O pior, segundo ele, é que Trump está repetindo o mesmo erro que o presidente Barack Obama cometeu no Iraque —retirar-se e deixar um vácuo que o EI e outros extremistas certamente ocuparão. 

Também não está claro se isso significa que os EUA abandonarão sua base militar em Tanf, onde algumas centenas de soldados trabalham com forças parceiras árabes sunitas para manter um local estratégico na fronteira Síria-Iraque. Bolton fez lobby pessoalmente junto a Trump para não deixar Tanf neste ano. 

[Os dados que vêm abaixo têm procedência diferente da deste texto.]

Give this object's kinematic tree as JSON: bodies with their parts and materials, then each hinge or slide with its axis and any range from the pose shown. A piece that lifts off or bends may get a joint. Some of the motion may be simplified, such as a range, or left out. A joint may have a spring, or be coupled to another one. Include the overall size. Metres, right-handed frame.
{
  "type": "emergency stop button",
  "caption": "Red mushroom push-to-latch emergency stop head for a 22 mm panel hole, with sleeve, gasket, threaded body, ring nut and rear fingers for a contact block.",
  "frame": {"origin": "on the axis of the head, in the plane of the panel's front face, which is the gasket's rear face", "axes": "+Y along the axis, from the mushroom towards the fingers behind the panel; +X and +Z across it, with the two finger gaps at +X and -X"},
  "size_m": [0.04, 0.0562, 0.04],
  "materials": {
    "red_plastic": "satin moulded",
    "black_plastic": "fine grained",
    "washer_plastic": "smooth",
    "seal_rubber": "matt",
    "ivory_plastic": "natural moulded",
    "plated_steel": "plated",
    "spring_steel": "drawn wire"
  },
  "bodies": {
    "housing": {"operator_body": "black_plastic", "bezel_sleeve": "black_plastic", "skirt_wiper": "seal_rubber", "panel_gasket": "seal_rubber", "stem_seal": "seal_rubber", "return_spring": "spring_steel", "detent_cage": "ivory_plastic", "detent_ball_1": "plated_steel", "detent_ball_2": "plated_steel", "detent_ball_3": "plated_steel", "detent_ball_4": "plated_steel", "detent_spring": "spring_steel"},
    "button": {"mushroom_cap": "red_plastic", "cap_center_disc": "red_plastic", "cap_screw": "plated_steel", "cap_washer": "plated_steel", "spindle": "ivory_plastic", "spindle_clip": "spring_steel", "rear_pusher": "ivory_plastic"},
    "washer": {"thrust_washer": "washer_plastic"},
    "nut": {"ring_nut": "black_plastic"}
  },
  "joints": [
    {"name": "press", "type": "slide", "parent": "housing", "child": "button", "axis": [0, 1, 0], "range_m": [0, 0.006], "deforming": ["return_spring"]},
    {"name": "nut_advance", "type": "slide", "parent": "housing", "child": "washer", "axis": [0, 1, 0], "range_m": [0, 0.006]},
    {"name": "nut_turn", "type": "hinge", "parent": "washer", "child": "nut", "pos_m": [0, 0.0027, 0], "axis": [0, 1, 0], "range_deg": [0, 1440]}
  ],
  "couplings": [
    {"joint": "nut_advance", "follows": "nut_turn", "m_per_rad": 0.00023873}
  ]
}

Trump está abandonando todas as forças parceiras com as quais os EUA lutam há anos. Também gastamos bilhões de dólares construindo e sustentando-as. As Forças Democráticas Sírias, de maioria curda, não terão alternativa senão fechar um acordo com o regime, devolvendo a Assad o nordeste do país, rico em recursos. 

“É uma triste situação quando nossos aliados em terra, com quem derramamos sangue e perdemos milhares de vidas em nossa luta contra o EI, serão simplesmente abandonados”, disse Charles Lister, professor associado no Instituto do Oriente Médio. 

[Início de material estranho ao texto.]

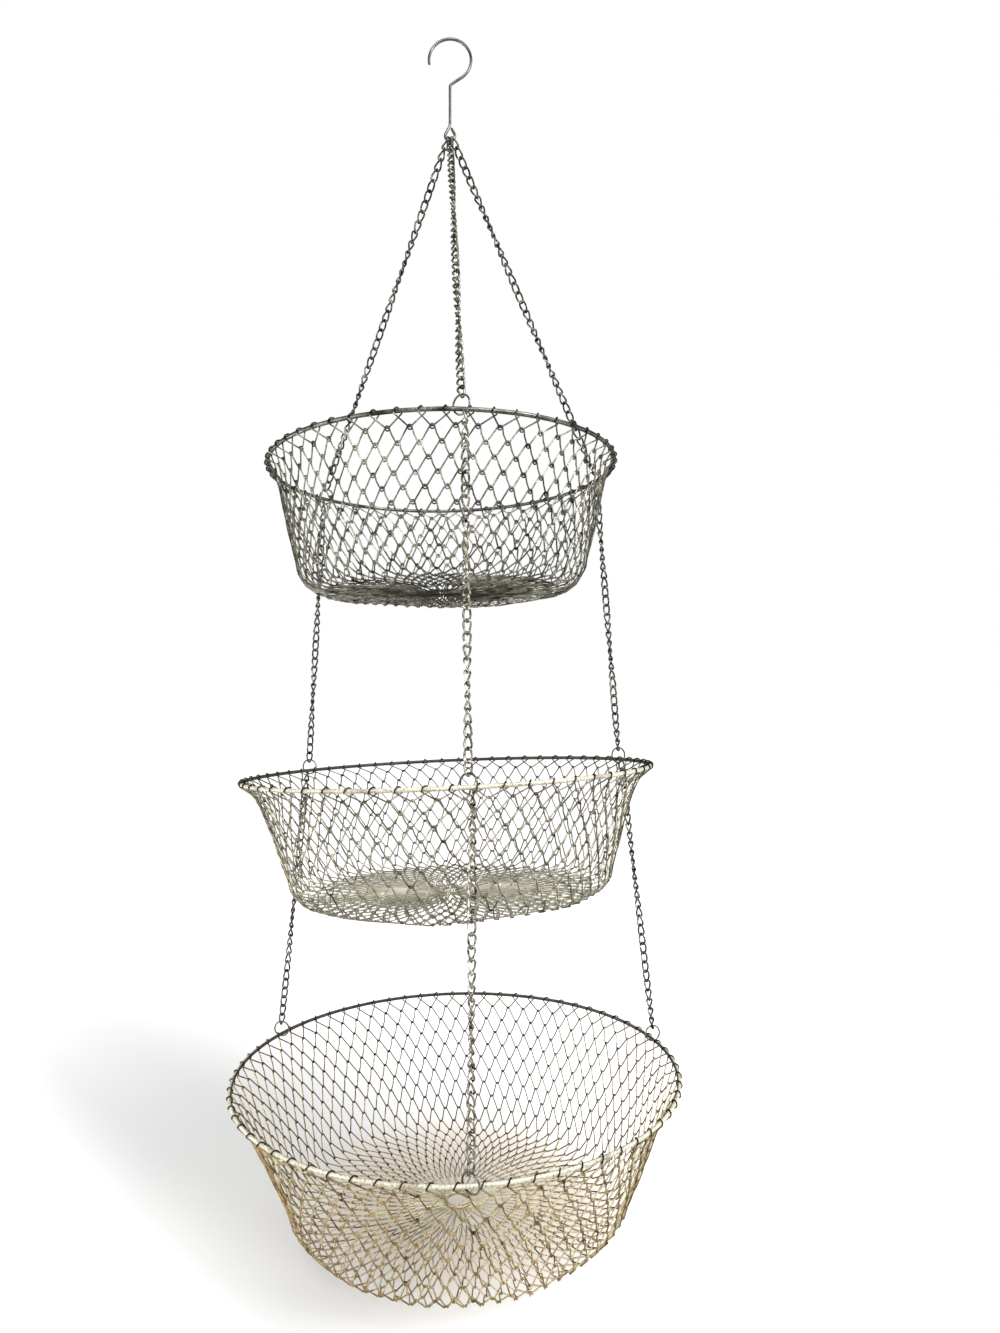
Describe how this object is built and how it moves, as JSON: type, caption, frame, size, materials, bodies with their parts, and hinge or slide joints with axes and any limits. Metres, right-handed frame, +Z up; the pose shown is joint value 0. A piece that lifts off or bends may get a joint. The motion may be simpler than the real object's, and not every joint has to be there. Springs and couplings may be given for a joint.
{
  "type": "three-tier hanging wire basket",
  "caption": "Hanging fruit basket: round looped-wire bowls of growing size, hung one below another on twisted chains from a wire hook.",
  "frame": {"origin": "seat of the hook: inside top of the hook's bend, where it rests on what carries it", "axes": "+Z up, +X to the right and +Y away from the viewer, who faces the front chain"},
  "size_m": [0.3244, 0.3273, 0.8593],
  "materials": {
    "hook_wire": "dull, lightly tarnished",
    "chain_wire": "bright tinned wire with dark hollows",
    "rim_wire": "smooth, warm worn plating",
    "ring_wire": "dull plated wire",
    "top_mesh_wire": "dull grey-olive plating",
    "middle_mesh_wire": "dull olive-tan plating",
    "bottom_mesh_wire": "warm straw-coloured plating"
  },
  "bodies": {
    "hook": {"hook": "hook_wire"},
    "top_basket": {"chain_upper_front": "chain_wire", "chain_upper_left": "chain_wire", "chain_upper_right": "chain_wire", "top_rim": "rim_wire", "top_mesh_row_1": "top_mesh_wire", "top_mesh_row_2": "top_mesh_wire", "top_mesh_row_3": "top_mesh_wire", "top_mesh_row_4": "top_mesh_wire", "top_mesh_base": "top_mesh_wire", "top_centre_ring": "top_mesh_wire", "top_ring_front": "ring_wire", "top_ring_left": "ring_wire", "top_ring_right": "ring_wire"},
    "middle_chain_front": {"chain_middle_front": "chain_wire"},
    "middle_chain_left": {"chain_middle_left": "chain_wire"},
    "middle_chain_right": {"chain_middle_right": "chain_wire"},
    "middle_basket": {"middle_rim": "rim_wire", "middle_mesh_row_1": "middle_mesh_wire", "middle_mesh_row_2": "middle_mesh_wire", "middle_mesh_row_3": "middle_mesh_wire", "middle_mesh_row_4": "middle_mesh_wire", "middle_mesh_base": "middle_mesh_wire", "middle_centre_ring": "middle_mesh_wire", "middle_ring_front": "ring_wire", "middle_ring_left": "ring_wire", "middle_ring_right": "ring_wire"},
    "lower_chain_front": {"chain_lower_front": "chain_wire"},
    "lower_chain_left": {"chain_lower_left": "chain_wire"},
    "lower_chain_right": {"chain_lower_right": "chain_wire"},
    "bottom_basket": {"bottom_rim": "rim_wire", "bottom_mesh_row_1": "bottom_mesh_wire", "bottom_mesh_row_2": "bottom_mesh_wire", "bottom_mesh_row_3": "bottom_mesh_wire", "bottom_mesh_row_4": "bottom_mesh_wire", "bottom_mesh_base": "bottom_mesh_wire", "bottom_centre_ring": "bottom_mesh_wire", "bottom_ring_front": "ring_wire", "bottom_ring_left": "ring_wire", "bottom_ring_right": "ring_wire"}
  },
  "joints": [
    {"name": "suspension_swing", "type": "hinge", "parent": "hook", "child": "top_basket", "pos_m": [0, 0, -0.07359], "axis": [1, 0, 0], "range_deg": [-15, 15]},
    {"name": "middle_sway", "type": "hinge", "parent": "top_basket", "child": "middle_chain_front", "pos_m": [0.00868, -0.12698, -0.31951], "axis": [0, 1, 0], "range_deg": [-12, 12]},
    {"name": "middle_left_chain_sway", "type": "hinge", "parent": "top_basket", "child": "middle_chain_left", "pos_m": [-0.10542, 0.08264, -0.3201], "axis": [0, 1, 0], "range_deg": [-12.5, 12.5]},
    {"name": "middle_right_chain_sway", "type": "hinge", "parent": "top_basket", "child": "middle_chain_right", "pos_m": [0.11531, 0.04313, -0.31728], "axis": [0, 1, 0], "range_deg": [-12.5, 12.5]},
    {"name": "middle_basket_level", "type": "hinge", "parent": "middle_chain_front", "child": "middle_basket", "pos_m": [0.01027, -0.14713, -0.5293], "axis": [0, 1, 0], "range_deg": [-12.5, 12.5]},
    {"name": "bottom_sway", "type": "hinge", "parent": "middle_basket", "child": "lower_chain_front", "pos_m": [0.0127, -0.14857, -0.54049], "axis": [0, 1, 0], "range_deg": [-12, 12]},
    {"name": "bottom_left_chain_sway", "type": "hinge", "parent": "middle_basket", "child": "lower_chain_left", "pos_m": [-0.12077, 0.09329, -0.54575], "axis": [0, 1, 0], "range_deg": [-12.5, 12.5]},
    {"name": "bottom_right_chain_sway", "type": "hinge", "parent": "middle_basket", "child": "lower_chain_right", "pos_m": [0.13717, 0.05523, -0.53391], "axis": [0, 1, 0], "range_deg": [-12.5, 12.5]},
    {"name": "bottom_basket_level", "type": "hinge", "parent": "lower_chain_front", "child": "bottom_basket", "pos_m": [0.01118, -0.16105, -0.74615], "axis": [0, 1, 0], "range_deg": [-12.5, 12.5]}
  ],
  "couplings": [
    {"joint": "middle_left_chain_sway", "follows": "middle_sway", "ratio": 0.98378},
    {"joint": "middle_right_chain_sway", "follows": "middle_sway", "ratio": 1.0191},
    {"joint": "middle_basket_level", "follows": "middle_sway", "ratio": -0.86994},
    {"joint": "bottom_left_chain_sway", "follows": "bottom_sway", "ratio": 1.0074},
    {"joint": "bottom_right_chain_sway", "follows": "bottom_sway", "ratio": 0.98882},
    {"joint": "bottom_basket_level", "follows": "bottom_sway", "ratio": -0.86477}
  ]
}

Lister disse que Trump pode ter feito algum acordo com o presidente turco, Recep Tayyip Erdogan, sobre o apoio americano às forças curdas durante seu telefonema na última sexta-feira (14).

A teoria do governo Trump (até agora) era que o regime Assad, a Rússia e o Irã precisarão dos EUA e da comunidade internacional para ajudar a pagar pela reconstrução da Síria e ajudar os refugiados a voltar, dando assim certa vantagem ao Ocidente.

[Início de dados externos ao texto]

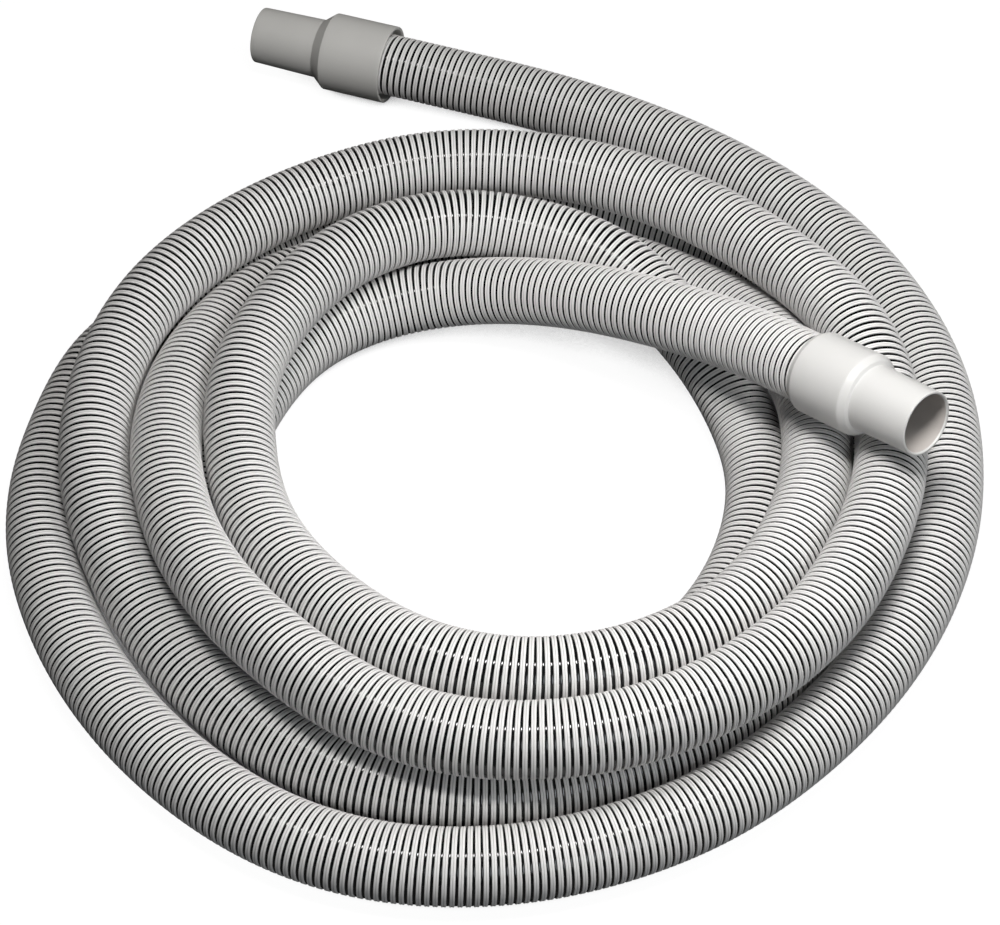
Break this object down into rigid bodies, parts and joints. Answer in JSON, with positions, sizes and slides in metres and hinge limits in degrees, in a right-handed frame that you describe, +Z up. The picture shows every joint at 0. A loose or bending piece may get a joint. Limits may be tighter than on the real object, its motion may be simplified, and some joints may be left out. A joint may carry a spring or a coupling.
{
  "type": "pool vacuum hose",
  "caption": "Spiral-wound flexible pool vacuum hose lying in a loose coil, with a swivel cuff on one end and a fixed cuff on the other.",
  "frame": {"origin": "on the floor, under the middle of the outline of hose and cuffs", "axes": "+Z up from the floor; +Y from the coil towards the end with the swivel cuff, +X towards the side where the fixed cuff lies on the coil"},
  "size_m": [0.6335, 0.8002, 0.1508],
  "materials": {
    "hose": "satin ribs over a glossy dark liner",
    "grey_cuff": "satin moulded",
    "white_cuff": "satin moulded",
    "bushing": "moulded",
    "washer": "smooth acetal",
    "rubber": "matte"
  },
  "bodies": {
    "coil": {"hose_turn_1a": "hose", "hose_turn_1b": "hose", "hose_turn_1c": "hose", "hose_turn_1d": "hose", "hose_turn_2a": "hose", "hose_turn_2b": "hose", "hose_turn_2c": "hose", "hose_turn_2d": "hose", "hose_turn_3a": "hose", "hose_turn_3b": "hose", "hose_turn_3c": "hose", "hose_turn_3d": "hose", "hose_turn_4a": "hose", "hose_turn_4b": "hose", "hose_turn_4c": "hose", "hose_turn_4d": "hose", "hose_turn_5a": "hose", "hose_turn_5b": "hose", "hose_turn_5c": "hose", "hose_turn_5d": "hose"},
    "swivel_end_1": {"hose_swivel_end_1": "hose"},
    "swivel_end_2": {"hose_swivel_end_2": "hose"},
    "swivel_end_3": {"hose_swivel_end_3": "hose"},
    "swivel_end_4": {"hose_swivel_end_4": "hose", "swivel_bushing": "bushing", "swivel_oring": "rubber"},
    "swivel_cuff": {"swivel_cuff_body": "grey_cuff", "retaining_ring": "bushing", "thrust_washer": "washer"},
    "fixed_end_1": {"hose_fixed_end_1": "hose"},
    "fixed_end_2": {"hose_fixed_end_2": "hose"},
    "fixed_end_3": {"hose_fixed_end_3": "hose", "fixed_cuff": "white_cuff"}
  },
  "joints": [
    {"name": "swivel_end_sideways", "type": "hinge", "parent": "coil", "child": "swivel_end_1", "pos_m": [0.19324, 0.20442, 0.023], "axis": [0, 0, 1], "range_deg": [-12, 10]},
    {"name": "swivel_end_lift", "type": "hinge", "parent": "swivel_end_1", "child": "swivel_end_2", "pos_m": [0.13151, 0.25514, 0.02303], "axis": [0.5643, 0.8256, 0], "range_deg": [0, 12]},
    {"name": "swivel_end_sideways_2", "type": "hinge", "parent": "swivel_end_2", "child": "swivel_end_3", "pos_m": [0.06189, 0.29435, 0.02378], "axis": [0, 0, 1], "range_deg": [-12, 10]},
    {"name": "swivel_end_lift_2", "type": "hinge", "parent": "swivel_end_3", "child": "swivel_end_4", "pos_m": [-0.01265, 0.3232, 0.02572], "axis": [0.3073, 0.9516, 0], "range_deg": [0, 12]},
    {"name": "swivel_cuff_turn", "type": "hinge", "parent": "swivel_end_4", "child": "swivel_cuff", "pos_m": [-0.12677, 0.3599, 0.02976], "axis": [0.9427, -0.3334, -0.0082], "continuous": true},
    {"name": "fixed_end_lift", "type": "hinge", "parent": "coil", "child": "fixed_end_1", "pos_m": [0.04924, 0.05578, 0.06193], "axis": [-0.5014, -0.8652, 0], "range_deg": [0, 12]},
    {"name": "fixed_end_sideways", "type": "hinge", "parent": "fixed_end_1", "child": "fixed_end_2", "pos_m": [0.12201, 0.008, 0.08455], "axis": [0, 0, 1], "range_deg": [-12, 0]},
    {"name": "fixed_end_lift_2", "type": "hinge", "parent": "fixed_end_2", "child": "fixed_end_3", "pos_m": [0.17992, -0.04379, 0.10287], "axis": [-0.7392, -0.6735, 0], "range_deg": [0, 12]}
  ],
  "couplings": [
    {"joint": "swivel_end_sideways_2", "follows": "swivel_end_sideways", "ratio": 1},
    {"joint": "swivel_end_lift_2", "follows": "swivel_end_lift", "ratio": 1},
    {"joint": "fixed_end_lift_2", "follows": "fixed_end_lift", "ratio": 1}
  ]
}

Mais provavelmente, Assad e seus parceiros não desejam o retorno de milhões de sírios irados, nem restaurar economicamente as áreas do país que lutaram contra ele.

A política dos EUA na Síria foi maculada desde o início, uma mistura de envolvimento pela metade, diplomacia otimista e promessas descumpridas. Mas a retirada dos EUA que Trump está propondo o marcará com a triste distinção de pegar uma política ruim e transformá-la em um fracasso estratégico que voltará para nos assombrar.